In early 1996, when her long-term relationship with Michael Landy ended, Lane moved to her own large studio flat on the top floor of an ex-furniture factory in Curtain Road, Shoreditch, East London. This was before the public fame of Shoreditch, with rents then low enough for artist-friends such as Gavin Turk, Georgina Starr, Gary Hume, and Don Brown also to make their homes there. It was at this time that Lane began a series of projects under the title of Complete Arthole, a group of events, artworks, and writing made in conjunction with her artist-partner Paul Fryer. Every Friday The (hair) Salon took place at the studio. It was an exciting, well-documented time, during which many semi-public events were hosted by Lane in her Burbage House working-home, such as Sleight of Hand – a film triptych projected onto screens installed on the roof. Sam Taylor-Wood’s early wide-angle photo composition was made there, as were Sarah Lucas’s self-portrait paintings.
In April 2001 Lane left Shoreditch, which had become self-conscious and commercial. She moved to Hackney Wick – another East End borough, at the time neglected but discovered by artists - later to be developed commercially. Her live/work studio was a beautiful 6000 sq ft top floor space overlooking the canals and beyond. An auction, called From the Horse's Mouth, was held before leaving Burbage House and this raised the money to carry out an ambitious plan to turn the never-before lived-in warehouse into something special.
By 2002 the Showroom Dummies were starting to work together and the studio became the headquarters and showcase for this. An intense, busy period of almost five years was dedicated mostly to its work. It was an extraordinary place to be at that time and again the space concentrated a lot of Lane’s creative efforts. During this time she stopped working with her London gallery, Victoria Miro.

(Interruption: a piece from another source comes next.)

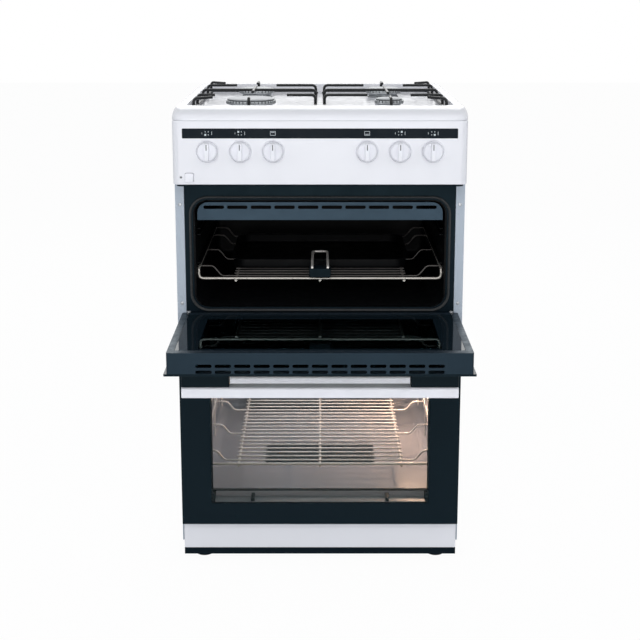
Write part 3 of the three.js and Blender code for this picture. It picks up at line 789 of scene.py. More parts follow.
class RANGE_OT_worktop(Operator):
    """The pressed worktop with its rounded front and sunk well"""
    bl_idname = "gas_range.worktop"
    bl_label = "Worktop"

    def execute(self, context):
        low, high = WORKTOP
        piece = slab("worktop_pressing", low, Vector((high.x, high.y, low.z + 4 * MM)), axis=2, corner=24,
                     edge=0, segments=12)
        bpy.ops.object.mode_set(mode="EDIT")
        bpy.ops.mesh.select_mode(type="FACE")
        bpy.ops.mesh.select_all(action="DESELECT")
        mesh = bmesh.from_edit_mesh(piece.data)
        for face in mesh.faces:
            face.select = face.normal.z > 0.9
        bmesh.update_edit_mesh(piece.data)
        self.spot = [low.x, high.x, low.y, high.y, low.z + 4 * MM]
        rise = high.z - self.spot[4]
        start = list(self.spot)
        steps = 9
        for i in range(1, steps + 1):
            angle = math.pi / 2 * i / steps
            over = 1 - math.cos(angle)
            self.ring(start[0] + 8 * MM * over, start[1] - 8 * MM * over, start[2] + 42 * MM * over,
                      start[3] - 8 * MM * over, start[4] + rise * math.sin(angle))
        well = [-254 * MM, 254 * MM, FRONT + 24 * MM, FRONT + 530 * MM]
        rim = high.z
        floor = 881 * MM
        self.ring(well[0] - 1.2 * MM, well[1] + 1.2 * MM, well[2] - 1.2 * MM, well[3] + 1.2 * MM, rim)
        for inset, drop in ((0.0, 0.5), (1.0, 2.0), (2.0, 6.0), (3.0, 11.0), (5.0, 15.0), (8.5, 17.4)):
            self.ring(well[0] + inset * MM, well[1] - inset * MM, well[2] + inset * MM, well[3] - inset * MM,
                      rim - drop * MM)
        self.ring(well[0] + 13 * MM, well[1] - 13 * MM, well[2] + 13 * MM, well[3] - 13 * MM, floor)
        bpy.ops.mesh.select_all(action="SELECT")
        bpy.ops.mesh.normals_make_consistent(inside=False)
        bpy.ops.object.mode_set(mode="OBJECT")
        smooth(piece, 50)
        finished(piece, "white_enamel", replaces=("worktop",))
        return {"FINISHED"}

    def ring(self, x0, x1, y0, y1, z):
        """Extrudes the selected face and stretches it to new edges."""
        old = self.spot
        bpy.ops.mesh.extrude_region_move(TRANSFORM_OT_translate={"value": (0, 0, z - old[4])})
        ratio = [(x1 - x0) / (old[1] - old[0]), (y1 - y0) / (old[3] - old[2])]
        centre = []
        for low, old_low, k in ((x0, old[0], ratio[0]), (y0, old[2], ratio[1])):
            centre.append((low - k * old_low) / (1 - k) if abs(1 - k) > 1e-9 else 0.0)
        bpy.ops.transform.resize(value=(ratio[0], ratio[1], 1), center_override=(*centre, z))
        self.spot = [x0, x1, y0, y1, z]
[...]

By 2007 Lane, then aged forty, was pregnant and, deciding that the Hackney Wick life was perhaps not suitable for having a child, moved later that year to Suffolk, with her son Eric’s father, Jeff Bremner. She was taking a lead from her friend Sarah Lucas, who in 2005 had bought Benjamin Britten’s house near Horham, where Lane had regularly visited. Showroom Dummies work discontinued at this time.
The following few years were largely dominated by private family life until, in 2010, Lane set up her own Suffolk home, with her son and their much-loved dog, Ethel. Lane’s first art-world re-activity was the production in 2011 of an event called SNAP, which was to become the ambitious contemporary visual art component of the nearby Aldeburgh Festival. The plan was cooked up with Lucas and others, but Lane was given the reins to make it largely her own project. She exhibited in the first show along with several of her yBa contemporaries, including Brown, Hume, and Lucas, and now, three years on, will be doing so again. Whilst continuing to forge the future of SNAP, she has built a new studio at home and is concentrating on her artworks.